The Cassandra community's best effort in this direction thus far is Cages, written by Dominic Williams. Cages is a Java client solution that uses ZooKeeper as a distributed lock manager. It's not a general purpose solution though, as it assumes the complete list of locks required in known in advance. That's fine for apps written to Cassandra's native usage model, where the assumption is that you've laid out your data based on knowing exactly what queries you're going to be performing.

Where you are trying to use Cassandra to support arbitrary JPA-QL style queries it's going to fall short though. The transaction systems in traditional databases allow for gradual acquisition of locks on demand over the course of multiple operations in the transaction and JPA or any other interface that supports ad-hoc querying is going to assume that support. The locking model used by Cages also assumes relatively low contention and is likely to scale poorly compared to an MVCC based solution. Fair enough - it's written by an end user to scratch their own itch, so it's simpler and less powerful than middleware written for the general case.

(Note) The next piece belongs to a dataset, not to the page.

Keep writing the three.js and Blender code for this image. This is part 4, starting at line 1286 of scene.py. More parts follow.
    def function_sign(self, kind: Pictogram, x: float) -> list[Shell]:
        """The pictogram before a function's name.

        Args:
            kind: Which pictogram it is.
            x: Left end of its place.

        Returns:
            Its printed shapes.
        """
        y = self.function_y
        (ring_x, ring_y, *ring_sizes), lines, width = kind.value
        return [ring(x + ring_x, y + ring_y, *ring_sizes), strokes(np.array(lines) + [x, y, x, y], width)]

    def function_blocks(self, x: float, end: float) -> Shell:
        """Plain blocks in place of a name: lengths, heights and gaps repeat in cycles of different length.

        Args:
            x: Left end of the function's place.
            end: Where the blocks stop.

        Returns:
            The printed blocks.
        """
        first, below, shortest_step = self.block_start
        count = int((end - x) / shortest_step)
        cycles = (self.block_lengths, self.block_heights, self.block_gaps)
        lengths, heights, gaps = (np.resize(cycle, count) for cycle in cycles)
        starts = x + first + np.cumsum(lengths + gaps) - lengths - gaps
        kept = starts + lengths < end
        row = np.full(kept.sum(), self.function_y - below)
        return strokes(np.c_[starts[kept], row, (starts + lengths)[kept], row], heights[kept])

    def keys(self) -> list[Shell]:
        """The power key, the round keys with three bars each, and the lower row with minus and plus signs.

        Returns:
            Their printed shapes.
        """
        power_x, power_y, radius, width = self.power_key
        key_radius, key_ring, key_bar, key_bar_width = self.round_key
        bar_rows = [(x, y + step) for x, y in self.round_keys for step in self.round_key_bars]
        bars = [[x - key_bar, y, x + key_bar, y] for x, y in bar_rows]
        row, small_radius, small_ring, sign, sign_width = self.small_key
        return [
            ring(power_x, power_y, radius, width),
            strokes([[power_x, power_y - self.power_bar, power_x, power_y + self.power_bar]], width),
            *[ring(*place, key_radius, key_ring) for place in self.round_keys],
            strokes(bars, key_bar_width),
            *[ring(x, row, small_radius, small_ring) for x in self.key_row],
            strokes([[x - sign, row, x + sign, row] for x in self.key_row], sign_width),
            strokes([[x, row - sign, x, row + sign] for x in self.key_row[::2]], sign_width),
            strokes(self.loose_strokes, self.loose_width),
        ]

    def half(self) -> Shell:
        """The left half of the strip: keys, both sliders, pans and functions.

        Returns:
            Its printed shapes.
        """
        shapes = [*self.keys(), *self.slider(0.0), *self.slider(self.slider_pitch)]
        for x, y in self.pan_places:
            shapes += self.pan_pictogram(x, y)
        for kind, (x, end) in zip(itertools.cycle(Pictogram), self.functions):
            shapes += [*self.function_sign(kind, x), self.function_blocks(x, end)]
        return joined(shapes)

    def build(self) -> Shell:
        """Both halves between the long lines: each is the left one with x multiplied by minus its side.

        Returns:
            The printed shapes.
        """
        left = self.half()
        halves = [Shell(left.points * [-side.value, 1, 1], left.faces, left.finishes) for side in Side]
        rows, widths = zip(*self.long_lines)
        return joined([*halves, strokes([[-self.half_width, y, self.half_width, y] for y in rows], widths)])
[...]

Whilst a good locking system allows for the provision of several transactional characteristics, it's not the only piece we need to provide full ACID behaviour. In particular, it's not going to help us with durable atomic updates over multiple keys. Nor does it address the issues of making updates of the NoSQL store atomic with respect to actions in other systems the app may be using, such as a message queue or relational databases. There is an expectation that such components support XA, allowing them to participate in distributed transactions coordinated by a JTA.

We're still a long way from being able to use Cassandra as a full member of the transactional resource ecosystem and it's going to be an interesting journey to get there, even assuming we should try. Sounds like it could be a fun trip for those who like adventures though.